De ces passages à l’hôpital, Lola retient surtout ces rencontres "qui font du bien" avec des enfants de son âge qui traversent la même réalité.
"Dans la maladie, tu te sens vraiment seule, c’est même l’un des principaux symptômes", Lola, 16 ans
Le plus important à ses yeux: se savoir entourée: "Quand tu es en dépression, savoir qu’il y a des mains tendues, même si tu ne les prends pas, ça fait un bien fou".
Briser le tabou de la santé mentale des jeunes
Au-delà de son cas personnel, Lola constate aussi que l’anxiété est
très présente dans la vie de ses copines et porte un regard lucide sur
sa génération.
"Ce qui nous stresse le plus? Les cours, toujours les cours.
Personnellement, je me suis mis la pression dès le collège, même si j’ai
toujours eu de bons résultats. On sent qu’on entre dans la cour des
grands, qu’il faut assurer. Puis au lycée, tu dois choisir tes
spécialités, ton orientation avec Parcours sup… C’est beaucoup", glisse-t-elle.
Dans son entourage, d’autres camarades sont concernés par la
dépression. Toujours sur le fil, Lola confie, quant à elle, ne pas
perdre espoir.
"A
un moment, ça ira mieux. Il faut être patient, c’est bateau, mais c’est
vraiment ça. D’ici là, j’essaie maintenant juste de m’appliquer une
chose : ne jamais prendre de décision quand ça va mal mais en parler",
Lola, 16 ans
En témoignant aujourd’hui, la jeune fille et sa mère tiennent surtout
à envoyer un message aux jeunes touchés comme aux personnes qui les
entourent: "la dépression, ce n’est pas une honte mais une vraie
maladie, complexe et difficile à vivre!
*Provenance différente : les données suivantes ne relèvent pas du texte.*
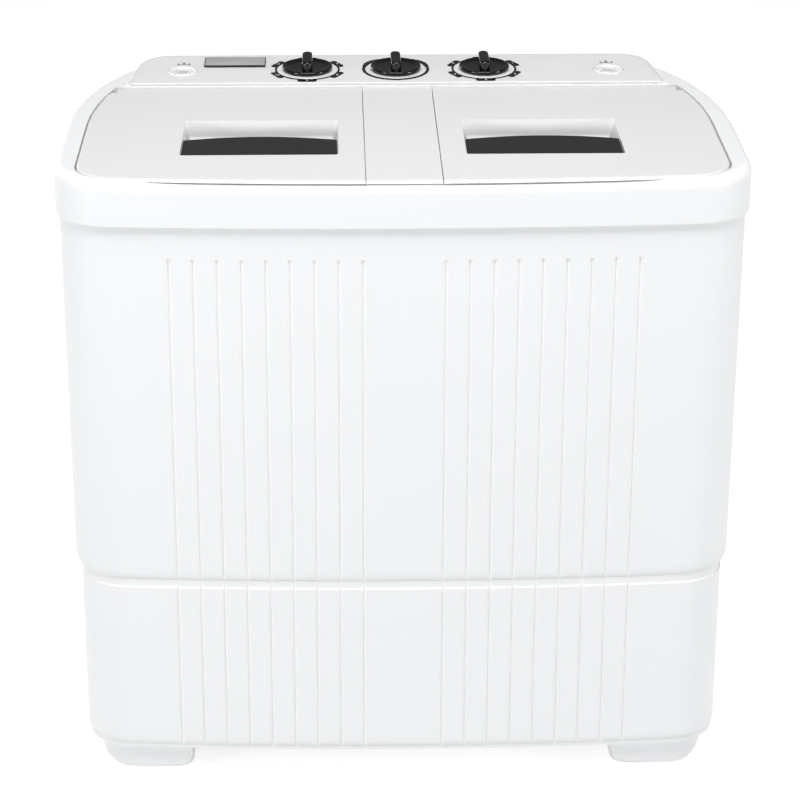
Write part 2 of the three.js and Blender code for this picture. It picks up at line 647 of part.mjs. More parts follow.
/** The bare plate between the left inlet and the wash timer. */
function badgePlate() {
  const plate = loft([
    ring(roundRect(-28.7, -12.4, 28.7, 12.4, 0.6, 1), 0), ring(roundRect(-28.7, -12.4, 28.7, 12.4, 0.6, 1), 1.4),
    ring(roundRect(-27.9, -11.6, 27.9, 11.6, 0.6, 1), 2),
  ]);
  return onConsole(plate, -150.7, 142, GAP);
}

// ---- Wash side: tub, pulsator and belt drive ----

/** The wash tub's plan: square to the machine, with the back corner rounded to clear the cabinet's. */
function washTubOutline(shrink) {
  const [x0, y0, x1, y1] = [-270 + shrink, -157 + shrink, -25 - shrink, 134 - shrink];
  const corner = (cx, cy, r, from) => arc(cx, cy, r, r, from, from + Math.PI / 2, 4);
  const [small, large] = [28 - shrink, 64 - shrink];
  return [
    ...corner(x1 - small, y0 + small, small, -Math.PI / 2),
    ...corner(x1 - small, y1 - small, small, 0),
    ...corner(x0 + large, y1 - large, large, Math.PI / 2),
    ...corner(x0 + small, y0 + small, small, Math.PI),
  ];
}

const WASH_DRAIN = new THREE.Vector2(-52, -112);
const PULSATOR_RADIUS = 86;

function washTub() {
  const { x, y } = WASH_AXIS;
  const level = (shrink, z) => ring(washTubOutline(shrink), z);
  const outer = loft([
    level(12, TUB_FLOOR - WALL), level(3, TUB_FLOOR + 2), level(0, TUB_FLOOR + 12), level(0, TUB_RIM),
  ]);
  const inner = loft([
    level(14, TUB_FLOOR), level(5.5, TUB_FLOOR + 4), level(WALL, TUB_FLOOR + 13), level(WALL, TUB_RIM + 1),
  ]);
  const flange = common(prism(washTubOutline(-6), TUB_RIM - 2.5, TUB_RIM),
    prism(planOutline(moreInset(CABINET_INSET, WALL + 0.6)), TUB_RIM - 10, TUB_RIM + 10));
  const sump = post(x, y, TUB_FLOOR - 9, TUB_FLOOR - 1, 92, 24);
  const sumpHollow = post(x, y, TUB_FLOOR - 6, TUB_FLOOR + 1, PULSATOR_RADIUS + 3, 24);
  const shaftHole = post(x, y, TUB_FLOOR - 12, TUB_FLOOR, 13, 16);
  const spigot = post(WASH_DRAIN.x, WASH_DRAIN.y, TUB_FLOOR - 24, TUB_FLOOR - 1, 14, 16);
  const drain = post(WASH_DRAIN.x, WASH_DRAIN.y, TUB_FLOOR - 25, TUB_FLOOR + 2, 11.5, 16);
  return cut(join(outer, flange, sump, spigot), inner, sumpHollow, shaftHole, drain);
}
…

Il faut l'accepter, en parler, y
compris quand on est l’aidant", lance la mère.
Lola rebondit: "et cette maladie ne nous définit pas! Si y a
bien un truc qui m’énerve, c’est qu’on dise que je suis dépressive. Non,
je souffre de dépression mais je ne suis pas que ça, je suis plein
d’autres choses". Assise à ses côtés, Maud renchérit: "tu es une sœur, une cousine, une amie sur qui on peut compter, une bonne élève..." "La maman de 6 poissons et d’un hamster", rigole Lola. "Une gymnaste, une personne engagée… Tu es Lola", conclut sa mère.